O trabalho com os sistemas penais juvenis contemporâneos, na região, permite-nos levar ainda mais longe a hipótese de Winnicott, e dizer que certas práticas que se estabeleceram no sistema institucional, e na sociedade em seu conjunto, em relação aos adolescentes, sob o título de Reabilitação, constituem, em muitas oportunidades, o braço executor desta vingança pública inconsciente e cega.

Diferentes relatores das Nações Unidas, e no caso do Uruguai a atual Instituição Nacional de Direitos Humanos, e ainda investigações recentes, não param de nos informar sobre o trato desumano que muitos adolescentes recebem: encarceramento de 23 horas diárias, práticas instituídas de castigo, em prédios deteriorados, etc…. Esta é a paisagem atual, em nossos países, do tratamento penal aos adolescentes que cometem delitos.

Creio que o primeiro a fazer é continuar as lutas institucionais, a fim de modificar estes sistemas por dentro, pois eles devem encontrar novos paradigmas e novas concepções. No entanto, de minha parte, e seguindo um pouco os ensinamentos de Winnicott, não creio que possamos evitar a existência de grupos que promovam e criem a vingança, na sociedade. Mas creio sim, que somos chamados a lutar para que as instituições que lidam com estes adolescentes, possam se constituir em espaços pedagógicos, que contenham e gerem novas oportunidades, e assim evitem ser o braço executor da vingança pública. 

Sabemos que há problemas específicos que afetam a Infância e a Adolescência na América Latina. Quais vocês considerariam prioritários, e quais instrumentos têm sido propostos para tentar modificar/melhorar as perspectivas de vida das crianças e adolescentes? 

Na América Latina, as desigualdades sociais produzem estragos na infância. Cada vez mais estamos ganhando consciência de até que ponto as violências estruturais, próprias do neoliberalismo, produzem cadeias de violência; e as vemos acontecer nas famílias, comunidades, instituições, e também na relação social, num sentido mais amplo.

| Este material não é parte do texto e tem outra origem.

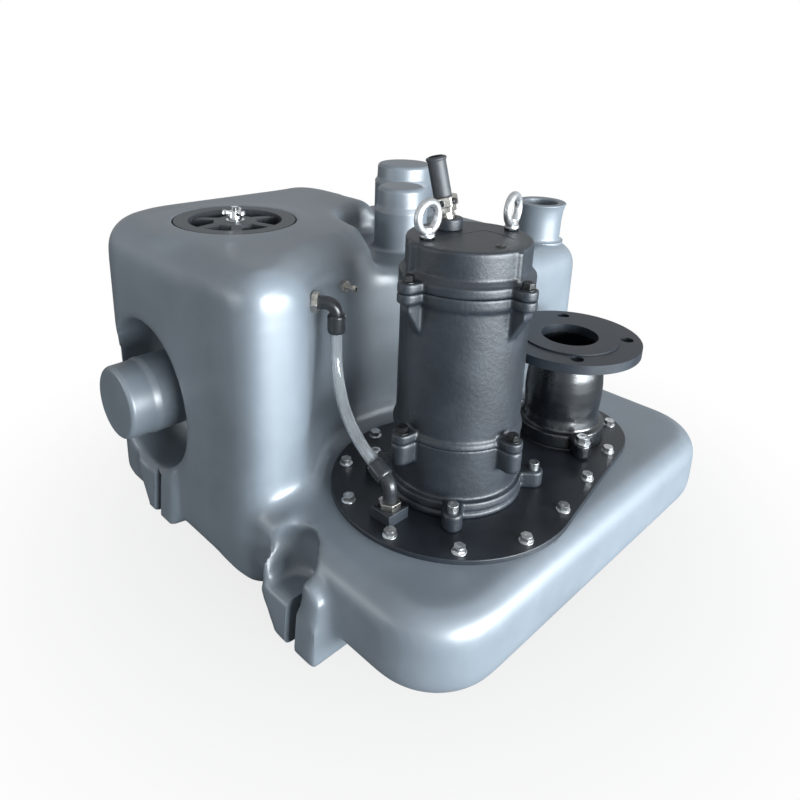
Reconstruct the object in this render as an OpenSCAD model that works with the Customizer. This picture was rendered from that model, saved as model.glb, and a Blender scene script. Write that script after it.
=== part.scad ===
// Sewage lifting station: a moulded tank with closed inlet stubs, a flange-mounted
// sump pump, a swing check valve under the discharge flange and a clamped inspection lid.
// Millimetres. +Z up, floor at z = 0, origin at the middle of the footprint.

/* [Tank] */
// Length of the tank between its two side faces
tank_l = 642; // [630:1:660]
// Depth of the tank from front to back
tank_d = 711; // [700:1:730]
// Height of the tall block over the floor
tall_h = 421; // [410:1:440]
// Height of the lower block over the floor
low_h = 367; // [355:1:375]
// Height of the deck that carries the pump
deck_h = 127; // [124:1:132]
// Wall thickness of the moulding
wall = 7; // [5:0.5:8]
// Height of the tank's underside over the floor
underside = 25; // [20:1:28]
// Radius of the round bay that the pump stands in
bay_r = 185; // [180:1:190]
// How far the anchor feet stand out from the side faces
foot_out = 12; // [8:1:16]
// Width of an anchor slot
anchor_slot = 15; // [12:0.5:18]

/* [Stubs] */
// Outer radius of the large closed pipe stubs
big_stub_r = 55; // [53:0.5:56]
// Outer radius of the small closed pipe stub
small_stub_r = 37.5; // [35:0.5:39]
// Height of the side inlet's axis over the floor
inlet_h = 180; // [175:1:185]
// How far the side inlet stands out from the side face
inlet_out = 35; // [30:1:40]
// Length of the top stubs above the lower block
stub_h = 92; // [80:1:100]
// Length of the open vent spigot above the lower block
spigot_h = 64; // [55:1:75]
// Radius of the vent spigot's bore
spigot_r = 27; // [25:0.5:29]

/* [Lid] */
// Radius of the inspection lid
lid_r = 84.5; // [82:0.5:86]
// Radius of the neck that the lid closes
neck_r = 76; // [74:0.5:77]
// Radius of the clamp stud
stud_r = 5; // [4:0.5:6]

/* [Pump] */
// Thickness of the cover plate
plate_t = 8; // [6:0.5:10]
// Thickness of the plate gasket
gasket_t = 2; // [1.5:0.5:3]
// Radius of the motor housing
motor_r = 77.5; // [76:0.5:79]
// Height of the oil chamber
chamber_h = 87; // [84:1:92]
// Height of the motor housing
housing_h = 186; // [180:1:195]
// Height of the motor cover
cover_h = 51; // [48:1:56]
// Radius of the shaft
shaft_r = 9; // [8:0.5:9.5]
// Radius of the impeller
impeller_r = 56; // [50:0.5:57]
// Spacing between the pump axis and the discharge axis
axis_gap = 214.3; // [212:0.1:217]

/* [Discharge] */
// Height of the discharge flange's face over the floor
flange_h = 287; // [280:1:295]
// Radius of the discharge flange
flange_r = 100; // [99:0.5:102]
// Radius of the discharge bore
discharge_r = 40; // [38:0.5:41]
// Bolt circle diameter of the discharge flange
flange_pcd = 160; // [158:0.5:162]
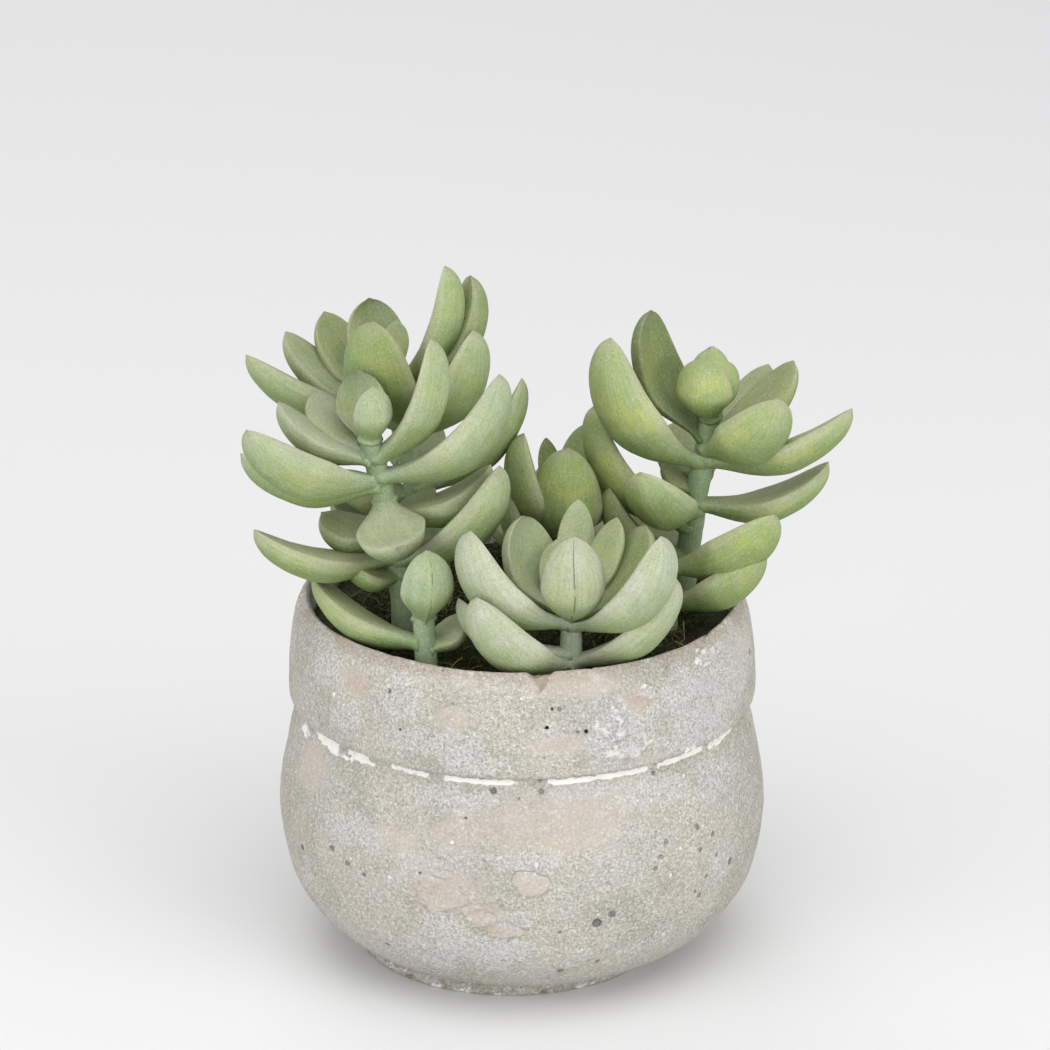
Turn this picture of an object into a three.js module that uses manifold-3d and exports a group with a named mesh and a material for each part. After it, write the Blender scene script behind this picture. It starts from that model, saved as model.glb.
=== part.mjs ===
// A succulent with fat, upturned leaves on short stems, planted in a round cement pot.
// Millimetres, +Z up. The origin is the centre of the pot's underside, and the front faces -Y.
import * as THREE from "three";
import { mergeVertices } from "three/addons/utils/BufferGeometryUtils.js";
import Module from "manifold-3d";

const wasm = await Module();
wasm.setup();

const CLEARANCE = 0.3; // gap between pieces that touch on the real plant

// ---------------------------------------------------------------- sizes

const POT = {
  segments: 40,
  footRadius: 40,
  footHeight: 3,
  footShift: -2.8, // the foot sits off centre, to the left
  bellyRadius: 61.9,
  bellyHeight: 40, // where the body is widest
  grooveHeight: 67.2, // the step between body and collar
  grooveRadius: 57,
  collarRadius: 59.2,
  rimHeight: 94.6,
  mouthRadius: 53, // inside the rim
  floorThickness: 11,
};

const SOIL_TOP = 84;
const MOSS = { rings: 6, segments: 32, thickness: 2.6, lump: 0.7 };

const STEM = {
  sides: 7,
  steps: 7,
  rootRadius: 3.4,
  topRadius: 2.6,
  rootDepth: 20, // how far it reaches into the soil
  lastLeaf: 0.999, // the highest leaves start just inside the stem's flat top
};

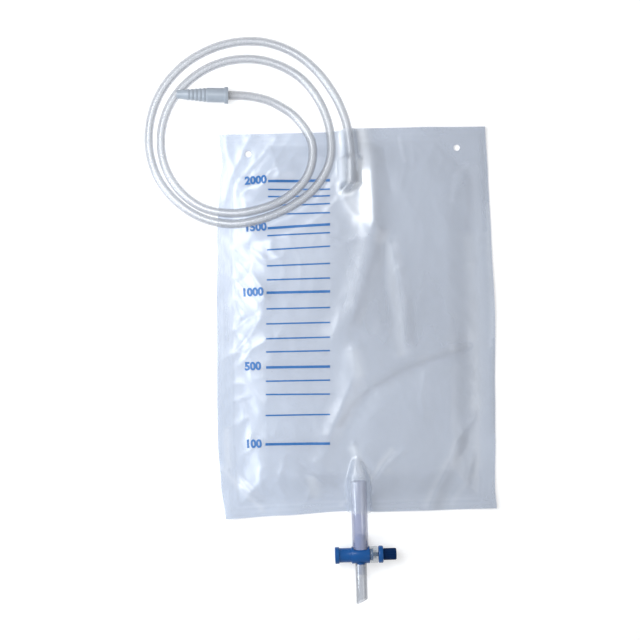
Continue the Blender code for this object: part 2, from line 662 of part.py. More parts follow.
def tap_body(parts, cutters):
    """Barrel, saddle and both nipples in one, bored across for the plunger and along for the flow."""
    surface = material("mid_blue", MID_BLUE, 0.3)
    rim = RIM_DIAMETER / 2
    barrel = BARREL_DIAMETER / 2
    spigot = SPIGOT_DIAMETER / 2
    saddle = SADDLE_DIAMETER / 2
    half = SADDLE_WIDTH / 2
    left = -BARREL_LEFT - RIM_THICKNESS
    right = half + SPIGOT_LENGTH
    chamfer = TAP_CHAMFER
    outside = [(0, right), (spigot, right), (spigot, half), (saddle - SADDLE_CHAMFER, half),
               (saddle, half - SADDLE_CHAMFER), (saddle, SADDLE_CHAMFER - half),
               (saddle - SADDLE_CHAMFER, -half), (barrel, -half), (barrel, -BARREL_LEFT),
               (rim - chamfer, -BARREL_LEFT), (rim, -BARREL_LEFT - chamfer), (rim, left + chamfer),
               (rim - chamfer, left), (0, left)]
    made = turned("tap_body", outside, "X", TAP_CENTRE, surface, parts)

    seat = OUTLET_DIAMETER / 2 + GAP
    recess = [(0, saddle + PAST), (seat, saddle + PAST), (seat, SADDLE_FACE), (0, SADDLE_FACE)]
    cut(made, as_cutter(turned("outlet_seat_cut", recess, "Y", TAP_CENTRE, None, cutters)))

    top_nipple = OUTLET_DIAMETER / 2 - OUTLET_WALL - GAP
    bottom_nipple = SPOUT_DIAMETER / 2 - SPOUT_WALL - GAP
    top = SADDLE_FACE + TOP_NIPPLE_LENGTH
    bottom = -saddle - BOTTOM_NIPPLE_LENGTH
    upright = [(0, top), (top_nipple - chamfer, top), (top_nipple, top - chamfer), (top_nipple, 0),
               (bottom_nipple, 0), (bottom_nipple, bottom + chamfer), (bottom_nipple - chamfer, bottom),
               (0, bottom)]
    blank = as_cutter(turned("nipples_blank", upright, "Y", TAP_CENTRE, None, cutters))
    cut(made, blank, "UNION")

    bore = BARREL_BORE / 2
    across = [(0, right + PAST), (bore, right + PAST), (bore, left - PAST), (0, left - PAST)]
    cut(made, as_cutter(turned("barrel_bore_cut", across, "X", TAP_CENTRE, None, cutters)))
    flow = FLOW_BORE / 2
    along = [(0, top + PAST), (flow, top + PAST), (flow, bottom - PAST), (0, bottom - PAST)]
    cut(made, as_cutter(turned("flow_bore_cut", along, "Y", TAP_CENTRE, None, cutters, steps=20)))
    return made


def tap_collar(parts):
    """The clear cap on the barrel's spigot. Its end wall guides the stem and stops the plunger's stroke."""
    outer = COLLAR_DIAMETER / 2
    start = COLLAR_START
    end = COLLAR_END
    spigot = SPIGOT_DIAMETER / 2 + GAP
    stem_hole = STEM_DIAMETER / 2 + STEM_CLEARANCE
    seat = SADDLE_WIDTH / 2 + SPIGOT_LENGTH + GAP
    corner = COLLAR_ROUND * (1 - math.sqrt(0.5))
    profile = [(stem_hole, end), (outer - COLLAR_ROUND, end), (outer - corner, end - corner),
               (outer, end - COLLAR_ROUND), (outer, start + COLLAR_ROUND), (outer - corner, start + corner),
               (outer - COLLAR_ROUND, start), (spigot, start), (spigot, seat), (BARREL_BORE / 2, seat),
               (BARREL_BORE / 2, end - COLLAR_END_WALL), (stem_hole, end - COLLAR_END_WALL)]
    surface = material("clear_collar", CLEAR_COLLAR, 0.2, 0.5)
    return turned("tap_collar", profile, "X", TAP_CENTRE, surface, parts)


def tap_plunger(parts):
    """Tail, waist, land and stem in one. The land shuts the flow bore at rest, and the waist opens it."""
    lip = BARREL_BORE / 2 - SLIDE_CLEARANCE
    land = LAND_DIAMETER / 2
    waist = WAIST_DIAMETER / 2
    stem = STEM_DIAMETER / 2
    waist_right = -STROKE + WAIST_LENGTH / 2
    waist_left = waist_right - WAIST_LENGTH
    tail_left = waist_left - TAIL_LENGTH
    land_right = COLLAR_END - COLLAR_END_WALL - GAP - STROKE
    stem_right = KNOB_START + KNOB_SOCKET - GAP

    def sealing_lip(left):
        """A rounded rib that rubs along the barrel, standing up from the land."""
        return [(land, left + LIP_THICKNESS), (lip, left + 2 * LIP_THICKNESS / 3),
                (lip, left + LIP_THICKNESS / 3), (land, left)]

    step = LIP_THICKNESS / 2
    profile = [(0, stem_right), (stem, stem_right), (stem, land_right), (land, land_right),
               *sealing_lip(land_right - LIP_THICKNESS - step), *sealing_lip(waist_right + step),
               (land, waist_right), (waist, waist_right), (waist, waist_left), (land, waist_left),
               *sealing_lip(waist_left - LIP_THICKNESS - step), *sealing_lip(tail_left + step),
               (land, tail_left), (0, tail_left)]
    return turned("tap_plunger", profile, "X", TAP_CENTRE, material("navy", NAVY, 0.4), parts, steps=20)


def push_head(parts):
    """The mid blue disc that the fingers pull against, on the stem just outside the collar."""
    profile = ring_profile(HEAD_DIAMETER / 2, STEM_DIAMETER / 2 + STEM_CLEARANCE, COLLAR_END + GAP,
                           COLLAR_END + GAP + HEAD_THICKNESS, HEAD_ROUND)
    return turned("push_head", profile, "X", TAP_CENTRE, material("mid_blue", MID_BLUE, 0.3), parts)


def push_knob(parts, cutters):
    """The ribbed grip on the end of the stem: a scalloped outline drawn along it, with a blind socket."""
    count = KNOB_RIBS * KNOB_POINTS_PER_RIB
    end_scale = 1 - 2 * KNOB_END_CHAMFER / KNOB_DIAMETER
    grip = bmesh.new()
    rings = []
    for height, scale in ((0, 1), (KNOB_LENGTH - KNOB_END_CHAMFER, 1), (KNOB_LENGTH, end_scale)):
        ring = []
        for i in range(count):
            angle = math.tau * i / count
            radius = KNOB_DIAMETER / 2 - KNOB_RIB_DEPTH * (1 - abs(math.cos(angle * KNOB_RIBS / 2)))
            x = scale * radius * math.cos(angle)
            y = scale * radius * math.sin(angle)
            ring.append(grip.verts.new((x, y, height)))
        rings.append(ring)
    for lower, upper in zip(rings, rings[1:]):
        for i in range(count):
            after = (i + 1) % count
            grip.faces.new((lower[i], lower[after], upper[after], upper[i]))
    grip.faces.new(rings[-1])
    grip.faces.new(reversed(rings[0]))
    data = bpy.data.meshes.new("push_knob")
    grip.to_mesh(data)
    grip.free()
    made = add("push_knob", data, material("navy", NAVY, 0.4), parts)
    made.location = Vector(TAP_CENTRE) + Vector((KNOB_START, 0, 0))
    made.rotation_euler = (0, math.pi / 2, 0)
    inner = STEM_DIAMETER / 2 + STEM_CLEARANCE
    socket = [(0, KNOB_START + KNOB_SOCKET), (inner, KNOB_START + KNOB_SOCKET),
              (inner, KNOB_START - PAST), (0, KNOB_START - PAST)]
    cut(made, as_cutter(turned("knob_socket_cut", socket, "X", TAP_CENTRE, None, cutters, steps=20)))
    return made


def build():
    clear_scene()
    parts = new_collection("urine_drainage_bag")
    cutters = new_collection("cutters")
    tube_line = smooth_line(TUBE_ROUTE, TUBE_POINTS)
    back_film(parts)
    front_film(parts, cutters, tube_line)
    inlet_sleeve(parts)
    non_return_valve(parts)
    inlet_tube(parts, tube_line)
    catheter_connector(parts)
    outlet_tube(parts)
    drain_spout(parts, cutters)
    tap_body(parts, cutters)
    tap_collar(parts)
    tap_plunger(parts)
    push_head(parts)
    push_knob(parts, cutters)


build()
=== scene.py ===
import math

import bpy
import numpy as np
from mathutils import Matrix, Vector, noise


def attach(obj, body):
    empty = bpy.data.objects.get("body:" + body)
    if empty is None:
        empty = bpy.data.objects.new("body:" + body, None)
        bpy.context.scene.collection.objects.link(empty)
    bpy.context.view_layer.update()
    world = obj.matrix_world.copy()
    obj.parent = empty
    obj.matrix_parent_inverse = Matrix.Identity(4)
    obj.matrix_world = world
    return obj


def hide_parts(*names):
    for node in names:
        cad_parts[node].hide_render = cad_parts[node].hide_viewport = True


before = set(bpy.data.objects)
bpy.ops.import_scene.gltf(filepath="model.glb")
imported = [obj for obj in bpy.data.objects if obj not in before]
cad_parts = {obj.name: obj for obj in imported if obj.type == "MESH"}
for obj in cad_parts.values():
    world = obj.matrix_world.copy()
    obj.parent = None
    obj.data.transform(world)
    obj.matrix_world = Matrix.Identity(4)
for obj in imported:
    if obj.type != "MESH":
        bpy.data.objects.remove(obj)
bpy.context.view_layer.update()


# The view. The bag lies on a white table, 1.75 degrees off square to a camera straight above it. Soft
# lamps stand on its upper left, low on its left and on its lower right, to draw the folds of the film.
CAMERA_PLACE = (-0.0272, 0.0027, 0.85)
VIEW_WIDTH = 0.4768
PHOTO_ROLL = math.radians(-1.75)

camera_data = bpy.data.cameras.new("camera")
camera_data.lens = camera_data.sensor_width * CAMERA_PLACE[2] / VIEW_WIDTH
camera = bpy.data.objects.new("camera", camera_data)
camera.location = CAMERA_PLACE
camera.rotation_euler = (0, 0, PHOTO_ROLL)
bpy.context.scene.collection.objects.link(camera)
bpy.context.scene.camera = camera
bpy.context.scene.view_settings.view_transform = "Standard"


def soft_lamp(name, place, size, power, color=(1, 1, 1)):
    """A square lamp that faces the middle of the bag."""
    data = bpy.data.lights.new(name, "AREA")
    data.shape = "SQUARE"
    data.size = size
    data.energy = power
    data.color = color
    lamp = bpy.data.objects.new(name, data)
    lamp.location = place
    lamp.rotation_euler = (-Vector(place)).to_track_quat("-Z", "Y").to_euler()
    bpy.context.scene.collection.objects.link(lamp)


soft_lamp("key_lamp", (-0.31, 0.175, 0.53), 0.34, 2.55, (0.93, 0.965, 1.0))
soft_lamp("low_left_lamp", (-0.62, -0.1, 0.34), 0.28, 2.4, (0.84, 0.92, 1.0))
soft_lamp("fill_lamp", (0.55, -0.3, 0.85), 0.45, 0.8)

world = bpy.data.worlds.new("studio")
world.use_nodes = True
bpy.context.scene.world = world


class Wire:
    """What a node gives, for arithmetic: each operator adds a Math node."""

    def __init__(self, nodes, socket):
        self.nodes = nodes
        self.socket = socket

    def math(self, operation, *values):
        return self.nodes.node("ShaderNodeMath", {"operation": operation}, dict(enumerate(values)))

    def __add__(self, other):
        return self.math("ADD", self, other)

    def __sub__(self, other):
        return self.math("SUBTRACT", self, other)

    def __rsub__(self, other):
        return self.math("SUBTRACT", other, self)

    def __mul__(self, other):
        return self.math("MULTIPLY", self, other)

    def __abs__(self):
        return self.math("ABSOLUTE", self)

    def clipped(self):
        return self.math("MINIMUM", self.math("MAXIMUM", self, 0.0), 1.0)

    __radd__ = __add__
    __rmul__ = __mul__


class Nodes:
    """A node tree, and the shader in it that the other nodes feed."""

    def __init__(self, owner, shader):
        self.tree = owner.node_tree
        self.shader = self.tree.nodes[shader]

    def feed(self, key, value, node=None):
        socket = (node or self.shader).inputs[key]
        if isinstance(value, Wire):
            self.tree.links.new(value.socket, socket)
        else:
            socket.default_value = value

    def node(self, kind, settings, sockets, output=0):
        made = self.tree.nodes.new(kind)
        for key, value in settings.items():
            setattr(made, key, value)
        for key, value in sockets.items():
            self.feed(key, value, made)
        return Wire(self, made.outputs[output])

    def mixed(self, share, low, high):
        low, high = (color if isinstance(color, Wire) else (*color, 1) for color in (low, high))
        return self.node("ShaderNodeMix", {"data_type": "RGBA"}, {0: share, 6: low, 7: high}, 2)

    def seen_share(self):
        """1 for rays that show a background to the camera, directly or in gloss or clear plastic."""
        camera_rays, glossy_rays, clear_rays = (
            self.node("ShaderNodeLightPath", {}, {}, output)
            for output in ("Is Camera Ray", "Is Glossy Ray", "Is Transmission Ray"))
        return (camera_rays + glossy_rays + clear_rays).clipped()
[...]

Com todo esse quadro, há uma prioridade que é irrevogável, se o que queremos é contribuir com a infância: é a luta por sociedades mais igualitárias, mais justas, e bem distributivas.

E, mais especificamente, essa luta contra a desigualdade extrema e crônica de nosso continente liga-se a serviços públicos de qualidade, que se ocupem de atender à infância e à adolescência. A melhoria do trato social a ser feito com as crianças e adolescentes é o ponto chave na agenda da região.

Há problemáticas específicas que pedem urgência pelo estado dramático em que se encontram: – os sistemas de proteção a meninos, meninas e adolescentes que perdem ou têm os cuidados parentais interrompidos, e em todos os países há sérios problemas na proteção adequada a esta população; – os processos migratórios que estão crescendo em nosso continente; – os sistemas penais juvenis; – a atenção ao sofrimento psíquico, por sistemas de saúde que superem o paradigma da psiquiatria e medicação, que já mostrou seus limites, limitações e inadequações.

Há muito por fazer pela infância e adolescência da América Latina; e é necessário encontrar caminhos sociais e políticos para levar adiante importantes processos de transformação, que coloquem as crianças e adolescentes singulares, no centro das decisões político-técnicas.